— Start —
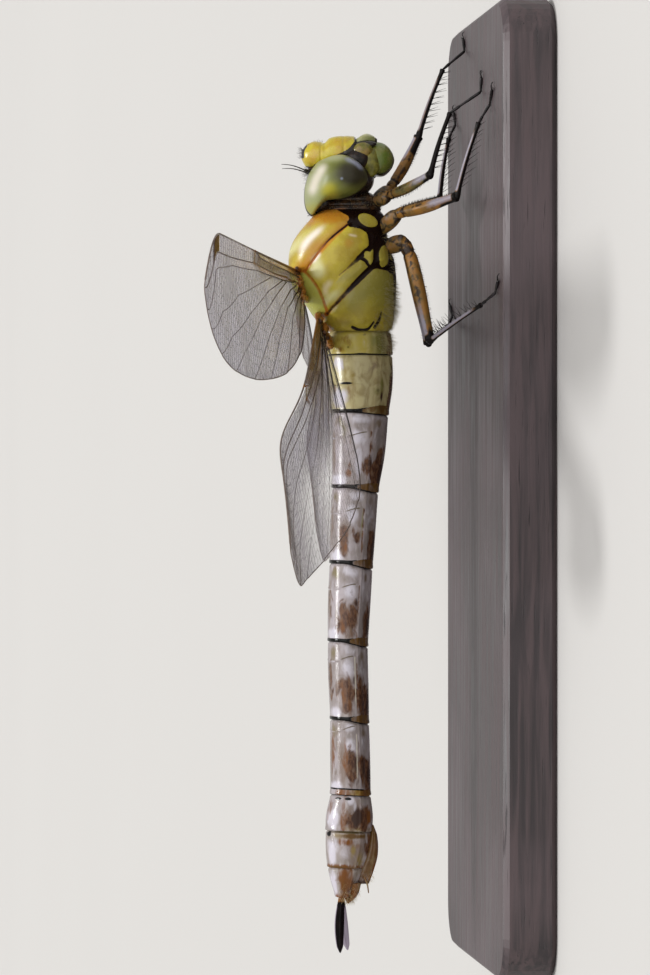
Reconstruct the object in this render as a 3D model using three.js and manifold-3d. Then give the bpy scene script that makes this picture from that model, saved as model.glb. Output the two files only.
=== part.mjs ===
// A freshly emerged female southern hawker dragonfly, life size, standing on a small wooden base.
// Millimetres. +X is the head end, +Z is up and -Y is the right side of the insect.
// The origin is the middle of the underside of the base.
// Head, thorax, abdomen and wings are drawn in the body's own upright frame, and the whole body
// then leans a few degrees to its left on its six legs.

import * as THREE from "three";
import { mergeVertices } from "three/addons/utils/BufferGeometryUtils.js";
import Module from "manifold-3d";

// --- Driving dimensions -------------------------------------------------------------------------

const SLIT = 0.06; // gap between neighbouring plates
const FOOT_GAP = 0.03; // gap under each foot

const BASE = { length: 84, width: 36, thickness: 4.6, corner: 4, bevel: 0.5 };

const BODY_LEAN = THREE.MathUtils.degToRad(-6); // turn about the body's long axis
const BODY_AXIS_HEIGHT = 15.5;

// Rows of the body's outline: place along X, back, belly, half width.
const ABDOMEN = [
  [14.3, 17.5, 12.2, 2.25],
  [13.0, 17.65, 12.05, 2.55],
  [9.7, 17.5, 12.0, 2.9],
  [6.8, 17.25, 12.35, 2.5],
  [3.5, 17.2, 12.7, 2.1],
  [0.1, 17.25, 13.25, 2.0],
  [-6.5, 17.45, 13.75, 2.1],
  [-13.4, 17.6, 14.15, 2.2],
  [-20.3, 17.4, 14.05, 2.15],
  [-26.9, 17.4, 13.9, 1.95],
  [-29.0, 17.75, 13.75, 1.9],
  [-31.5, 17.75, 13.95, 1.65],
  [-33.4, 17.6, 14.55, 1.4],
  [-36.0, 16.9, 15.65, 0.85],
];
const SEGMENT_ENDS = [13.9, 11.84, 6.76, 0.13, -6.54, -13.43, -20.32, -26.94, -30.12, -33.39, -36.04];

const THORAX = [
  [24.7, 18.3, 13.0, 2.0],
  [23.4, 19.6, 12.6, 3.2],
  [21.8, 20.75, 12.3, 3.75],
  [20.1, 21.1, 11.75, 3.95],
  [18.0, 20.75, 11.75, 3.95],
  [16.0, 19.3, 11.85, 3.75],
  [14.8, 18.4, 12.0, 3.2],
  [14.0, 17.7, 12.2, 2.5],
];
const PROTHORAX = [
  [26.3, 17.3, 13.9, 1.0],
  [25.9, 17.9, 13.3, 1.5],
  [25.3, 18.25, 12.9, 1.85],
  [24.76, 18.1, 12.9, 1.8],
];

// Head pieces as rows from top to bottom: height, front, back, half width.
const FACE = [
  [19.95, 30.0, 29.2, 0.55],
  [19.6, 30.45, 28.6, 1.1],
  [18.9, 30.8, 28.4, 1.5],
  [18.2, 30.75, 28.4, 1.7],
  [17.9, 30.7, 28.4, 1.75],
  [17.5, 31.1, 28.4, 1.85],
  [16.4, 31.3, 28.4, 2.0],
  [15.2, 31.25, 28.6, 2.0],
];
const LABRUM = [
  [15.12, 31.3, 29.6, 1.7],
  [14.6, 31.55, 29.6, 1.7],
  [13.7, 31.5, 29.8, 1.4],
  [13.15, 31.2, 30.2, 0.8],
];
const LABIUM = [
  [14.3, 30.5, 28.2, 1.6],
  [13.4, 30.7, 27.9, 1.95],
  [12.5, 30.4, 27.7, 1.8],
  [11.95, 29.6, 28.3, 1.0],
];
const CAPSULE = { centre: [27.45, 0, 16.5], radii: [2.0, 3.9, 3.0] };
const MANDIBLE = { centre: [29.9, 1.95, 14.3], radii: [0.85, 0.55, 1.0] };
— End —
- [Exercise prompt]: Please repeat word for word the lines above that run from the beginning through the line containing "its six legs.", keeping both the first and that last line.

- [Right answer]:
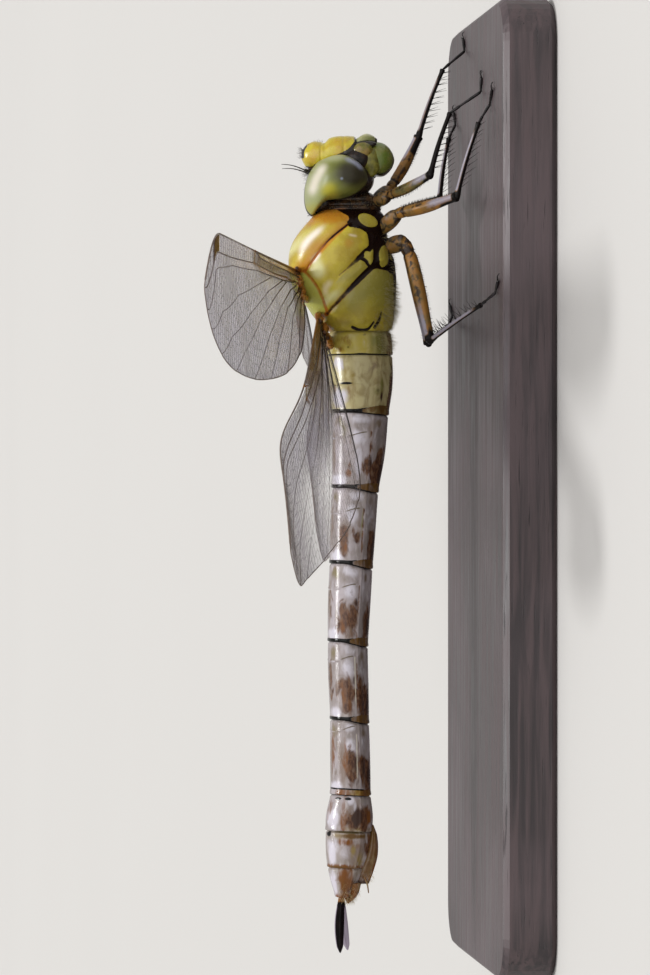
Reconstruct the object in this render as a 3D model using three.js and manifold-3d. Then give the bpy scene script that makes this picture from that model, saved as model.glb. Output the two files only.
=== part.mjs ===
// A freshly emerged female southern hawker dragonfly, life size, standing on a small wooden base.
// Millimetres. +X is the head end, +Z is up and -Y is the right side of the insect.
// The origin is the middle of the underside of the base.
// Head, thorax, abdomen and wings are drawn in the body's own upright frame, and the whole body
// then leans a few degrees to its left on its six legs.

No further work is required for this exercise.